Jelang mencapai dua dasawarsa Indonesia keluar dari krisis likuiditas Asia tahun 1997/1998,ekonomi secara pelan tapi pasti kembali tumbuh, dan besarannya berada pada kisaran rata-rata 5% per tahun. Yang menarik adalah bahwa pengeluaran konsumsi rumah tangga selalu muncul sebagai juara pertama memberikan kontribusi bagi pertumbuhan ekonomi. Rata-rata berkontribusi 50% lebih per tahun terhadap PDB ekonomi. Kalau misalnya nilai PDB ekonomi tiap tahun Rp12. 000 triliun, maka separuh lebih disumbang oleh pengeluaran konsumsi rumah tangga yang berarti senilai Rp 6.000 triliun. Pertumbuhannya selama ini rata-rata juga sekitar 5% per tahun.
Bersyukurlah Indonesia dan berterima kasihlah pemerintah dan para pembuat kebijakan ekonomi di negeri ini kepada rumah tangga ekonomi masyarakat yang telah berjasa memberikan sumbangan yang sangat berarti kepada pertumbuhan ekonomi nasional. Dapat hadiah apa mereka?. Tentu tidak dapat apa-apa, karena mereka justru terbebani inflasi yang rata-rata 3-4% per tahun.
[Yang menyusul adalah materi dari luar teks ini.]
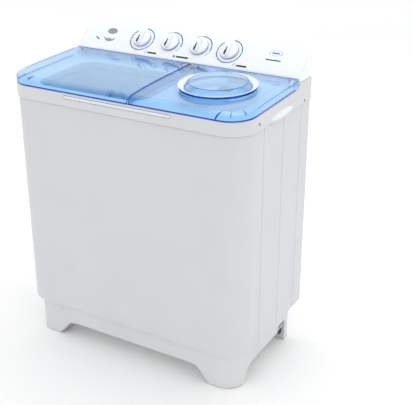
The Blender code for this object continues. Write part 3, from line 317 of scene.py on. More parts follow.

Tampaknya kontribusi mereka dalam sistem perekonomian nasional acapkali dilihat dengan mata sebelah oleh ekonom atau para pengambil kebijakan ekonomi karena tidak bersifat "produktif". Sebab itu, pengambil kebijakan lebih fokus memberikan perhatian dan stimulasi pada sektor produktif penghasil barang dan jasa. Berbagai kemudahan dan fasilitas fiskal diberikan kepada sektor ini karena mereka dinilai sebagai mesin penggerak ekonomi.
Padahal nyatanya yang berhasil menggerakkan ekonomi Indonesia hingga kini adalah rumah tangga ekonomi keluarga seluruh rakyat Indonesia yang berhasil menyumbang PDB rata - rata 50% lebih tiap tahun. Lantas apa yang dapat kita lihat dari fenomena ini. Mari kita telaah bersama profilnya dalam berbagai sudut pandang. Pertama, dimana-mana dari dulu hingga kini kita mendapatkan pembelajaran bahwa konsumen adalah "RAJA". Seorang raja berarti berkuasa dan pantas dihormati karena raja dengan kehendaknya bisa mengatakan yes or no. Jika label ini kita pakai sebagai acuan maka tidak salah kalau konsumen dengan pengeluaran belanjanya pada skala rumah tangga hingga kini menjadi mesin pertumbuhan ekonomi.
Kedua, dilihat dari konsep pendapatan dan belanja, maka secara makro kita dapat lihat bahwa tanpa ada kekuatan daya beli yang memadai dari rumah tangga ekonomi keluarga Indonesia, nyaris tidak mungkin mereka mampu menjadi penggerak pertumbuhan ekonomi. Artinya sebagian besar rakyat Indonesia bekerja dalam banyak profesi dan memiliki pendapatan. Ketiga, kalau kita melihat fenomena ekonomi semacam itu profilnya maka jika percaya dengan hukum pasar, policy driven yang perlu dibangun oleh pemerintah sebagai prioritas adalah mengatasi masalah pengangguran dan kemiskinan agar yang termasuk kelompok ini hidupnya tak termarginalkah sehingga akhirnya memiliki purchasing power parity yang memungkinkan mereka menjadi pengelola ekonomi rumah tangga keluarga yang berkecukupan.